(CAD and scene scripts)
━━━━━━━━
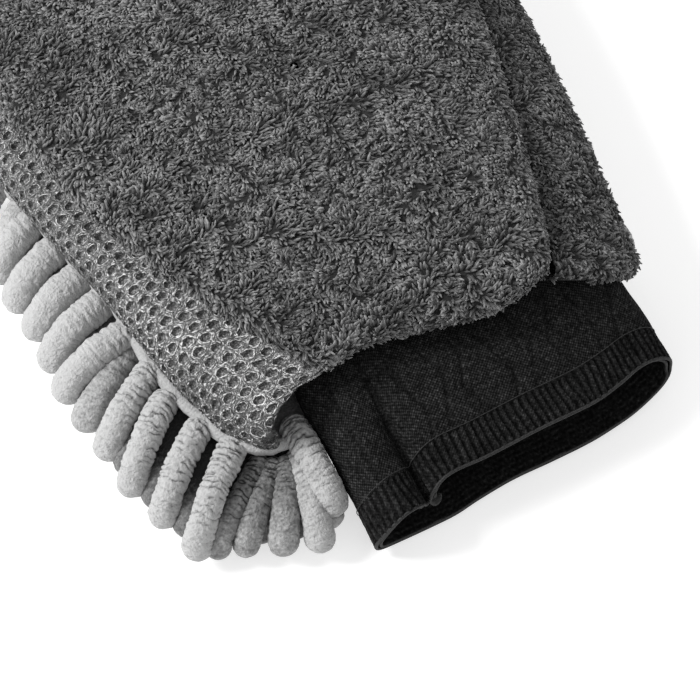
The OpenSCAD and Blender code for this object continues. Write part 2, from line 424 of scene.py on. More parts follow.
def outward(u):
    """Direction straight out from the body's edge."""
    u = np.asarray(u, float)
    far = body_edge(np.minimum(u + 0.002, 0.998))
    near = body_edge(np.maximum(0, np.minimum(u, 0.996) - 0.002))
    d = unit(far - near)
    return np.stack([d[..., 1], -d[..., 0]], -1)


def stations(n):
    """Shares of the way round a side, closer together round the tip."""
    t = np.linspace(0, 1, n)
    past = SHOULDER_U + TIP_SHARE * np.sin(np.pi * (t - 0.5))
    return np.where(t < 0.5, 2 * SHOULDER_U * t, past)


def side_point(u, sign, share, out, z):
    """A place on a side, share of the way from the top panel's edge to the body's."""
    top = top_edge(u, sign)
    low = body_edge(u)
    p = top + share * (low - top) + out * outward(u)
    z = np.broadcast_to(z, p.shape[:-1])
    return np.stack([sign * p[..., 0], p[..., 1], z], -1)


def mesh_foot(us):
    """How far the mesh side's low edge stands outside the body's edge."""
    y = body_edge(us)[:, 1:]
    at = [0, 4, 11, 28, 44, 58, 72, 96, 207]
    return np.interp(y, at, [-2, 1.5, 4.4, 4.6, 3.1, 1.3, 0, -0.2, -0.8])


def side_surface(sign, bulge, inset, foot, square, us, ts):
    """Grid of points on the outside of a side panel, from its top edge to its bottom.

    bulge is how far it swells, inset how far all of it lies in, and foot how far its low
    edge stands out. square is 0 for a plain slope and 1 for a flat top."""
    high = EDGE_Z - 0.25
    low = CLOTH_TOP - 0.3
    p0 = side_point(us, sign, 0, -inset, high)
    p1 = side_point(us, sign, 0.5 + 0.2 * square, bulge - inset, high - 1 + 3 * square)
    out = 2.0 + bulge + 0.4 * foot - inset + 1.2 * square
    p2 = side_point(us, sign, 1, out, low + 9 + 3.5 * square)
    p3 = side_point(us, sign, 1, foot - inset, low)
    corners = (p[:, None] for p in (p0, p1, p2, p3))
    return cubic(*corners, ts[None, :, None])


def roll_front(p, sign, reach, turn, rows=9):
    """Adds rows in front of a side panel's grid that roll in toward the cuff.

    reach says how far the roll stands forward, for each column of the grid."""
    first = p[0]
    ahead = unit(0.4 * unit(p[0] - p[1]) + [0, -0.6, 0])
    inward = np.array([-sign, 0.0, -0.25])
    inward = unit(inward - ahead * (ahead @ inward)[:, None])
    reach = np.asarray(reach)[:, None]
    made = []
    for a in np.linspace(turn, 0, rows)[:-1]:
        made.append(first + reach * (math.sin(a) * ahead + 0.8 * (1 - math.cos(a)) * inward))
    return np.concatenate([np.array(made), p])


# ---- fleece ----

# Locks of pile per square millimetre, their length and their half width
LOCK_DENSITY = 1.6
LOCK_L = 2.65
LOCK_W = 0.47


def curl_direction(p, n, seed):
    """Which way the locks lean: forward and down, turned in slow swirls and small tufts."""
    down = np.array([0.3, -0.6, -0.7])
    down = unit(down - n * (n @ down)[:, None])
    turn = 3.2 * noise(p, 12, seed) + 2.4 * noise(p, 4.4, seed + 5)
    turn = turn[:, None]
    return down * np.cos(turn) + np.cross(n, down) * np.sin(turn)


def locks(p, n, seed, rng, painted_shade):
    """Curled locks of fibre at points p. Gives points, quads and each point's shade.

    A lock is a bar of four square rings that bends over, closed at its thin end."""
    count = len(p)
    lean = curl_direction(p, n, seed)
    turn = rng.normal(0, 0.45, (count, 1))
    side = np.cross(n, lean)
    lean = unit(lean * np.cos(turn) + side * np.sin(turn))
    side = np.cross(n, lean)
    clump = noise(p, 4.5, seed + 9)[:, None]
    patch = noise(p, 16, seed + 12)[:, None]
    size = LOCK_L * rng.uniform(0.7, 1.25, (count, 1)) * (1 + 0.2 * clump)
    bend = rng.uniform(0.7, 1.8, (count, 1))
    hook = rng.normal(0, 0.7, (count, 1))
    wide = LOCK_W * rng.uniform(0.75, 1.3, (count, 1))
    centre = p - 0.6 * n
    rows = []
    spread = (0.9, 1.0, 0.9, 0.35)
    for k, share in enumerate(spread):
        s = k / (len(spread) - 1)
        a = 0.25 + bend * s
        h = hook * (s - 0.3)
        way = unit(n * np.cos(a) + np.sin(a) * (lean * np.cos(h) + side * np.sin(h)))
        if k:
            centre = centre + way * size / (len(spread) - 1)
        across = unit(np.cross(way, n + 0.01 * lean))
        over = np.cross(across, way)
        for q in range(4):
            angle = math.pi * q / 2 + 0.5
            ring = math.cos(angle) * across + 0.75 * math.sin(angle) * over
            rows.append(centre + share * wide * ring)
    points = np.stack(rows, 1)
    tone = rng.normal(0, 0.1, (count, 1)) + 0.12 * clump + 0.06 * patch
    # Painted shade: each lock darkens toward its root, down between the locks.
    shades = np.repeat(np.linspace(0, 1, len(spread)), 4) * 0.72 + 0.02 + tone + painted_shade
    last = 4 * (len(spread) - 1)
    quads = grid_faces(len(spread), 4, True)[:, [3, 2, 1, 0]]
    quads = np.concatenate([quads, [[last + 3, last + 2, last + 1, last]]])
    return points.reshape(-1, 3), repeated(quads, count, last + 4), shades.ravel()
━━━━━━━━
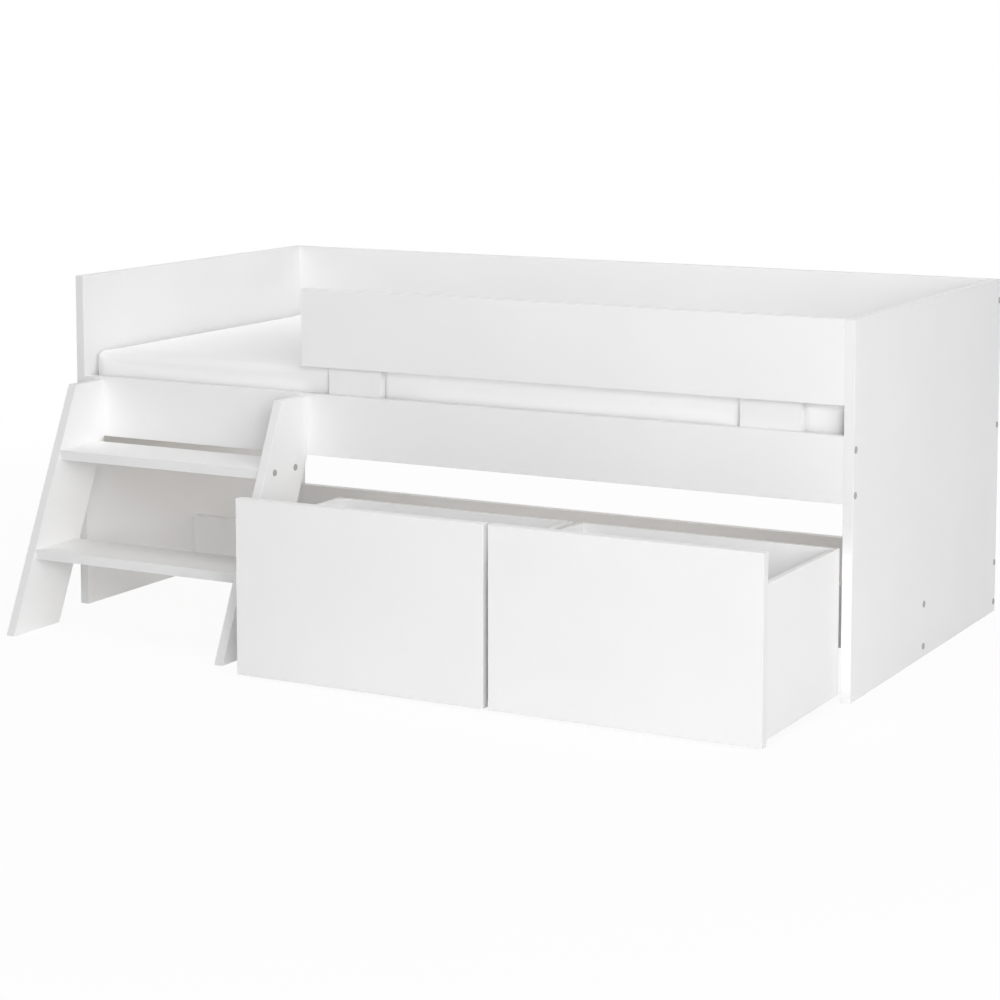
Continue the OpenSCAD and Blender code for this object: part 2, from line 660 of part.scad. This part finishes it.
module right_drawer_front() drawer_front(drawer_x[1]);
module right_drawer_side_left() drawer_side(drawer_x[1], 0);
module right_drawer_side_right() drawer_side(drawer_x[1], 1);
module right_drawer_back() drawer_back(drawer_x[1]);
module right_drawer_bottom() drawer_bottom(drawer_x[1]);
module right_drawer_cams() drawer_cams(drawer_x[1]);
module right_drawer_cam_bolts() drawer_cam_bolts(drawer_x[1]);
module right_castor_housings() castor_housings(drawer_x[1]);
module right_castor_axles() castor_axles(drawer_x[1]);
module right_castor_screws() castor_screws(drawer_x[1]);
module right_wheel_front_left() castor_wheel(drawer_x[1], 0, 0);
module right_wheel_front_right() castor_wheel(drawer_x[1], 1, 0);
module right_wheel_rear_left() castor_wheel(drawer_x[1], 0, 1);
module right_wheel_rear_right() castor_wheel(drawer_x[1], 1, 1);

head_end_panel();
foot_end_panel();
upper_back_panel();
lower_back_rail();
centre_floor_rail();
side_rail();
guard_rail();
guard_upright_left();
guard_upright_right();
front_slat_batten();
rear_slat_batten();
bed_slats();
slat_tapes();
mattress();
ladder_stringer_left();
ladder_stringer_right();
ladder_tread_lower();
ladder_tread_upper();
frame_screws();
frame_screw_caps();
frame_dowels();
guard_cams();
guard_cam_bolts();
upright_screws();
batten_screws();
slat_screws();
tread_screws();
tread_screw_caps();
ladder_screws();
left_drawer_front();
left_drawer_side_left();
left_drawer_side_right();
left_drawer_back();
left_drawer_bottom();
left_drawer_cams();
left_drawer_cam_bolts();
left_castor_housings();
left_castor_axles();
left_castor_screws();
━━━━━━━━
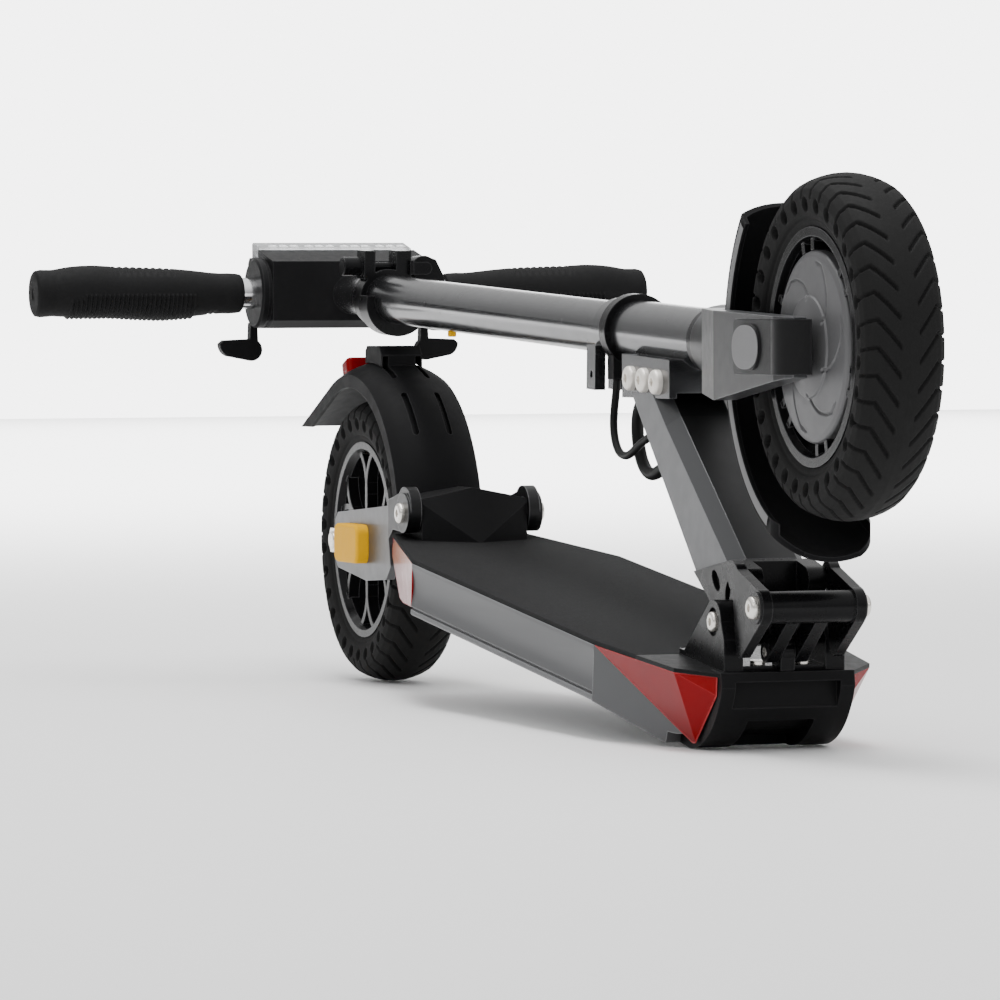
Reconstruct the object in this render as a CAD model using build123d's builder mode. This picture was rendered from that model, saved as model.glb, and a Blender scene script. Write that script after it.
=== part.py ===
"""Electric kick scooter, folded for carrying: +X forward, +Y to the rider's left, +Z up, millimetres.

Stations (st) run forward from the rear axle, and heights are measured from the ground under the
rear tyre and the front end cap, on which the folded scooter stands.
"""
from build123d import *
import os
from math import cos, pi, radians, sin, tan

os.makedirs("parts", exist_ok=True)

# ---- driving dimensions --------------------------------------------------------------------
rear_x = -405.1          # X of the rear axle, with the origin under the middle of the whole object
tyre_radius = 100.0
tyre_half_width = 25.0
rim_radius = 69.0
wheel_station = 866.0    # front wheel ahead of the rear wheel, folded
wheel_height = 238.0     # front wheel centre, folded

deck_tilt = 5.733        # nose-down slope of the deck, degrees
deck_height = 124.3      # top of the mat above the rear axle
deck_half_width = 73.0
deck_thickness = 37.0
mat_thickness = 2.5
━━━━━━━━
Job:
In the listing above, find the line containing "The OpenSCAD and Blender code for this object continues." and the line containing "return np.where(t <". Output them and every line between, exactly, and nothing else.

Exercise solution:
The OpenSCAD and Blender code for this object continues. Write part 2, from line 424 of scene.py on. More parts follow.
def outward(u):
    """Direction straight out from the body's edge."""
    u = np.asarray(u, float)
    far = body_edge(np.minimum(u + 0.002, 0.998))
    near = body_edge(np.maximum(0, np.minimum(u, 0.996) - 0.002))
    d = unit(far - near)
    return np.stack([d[..., 1], -d[..., 0]], -1)


def stations(n):
    """Shares of the way round a side, closer together round the tip."""
    t = np.linspace(0, 1, n)
    past = SHOULDER_U + TIP_SHARE * np.sin(np.pi * (t - 0.5))
    return np.where(t < 0.5, 2 * SHOULDER_U * t, past)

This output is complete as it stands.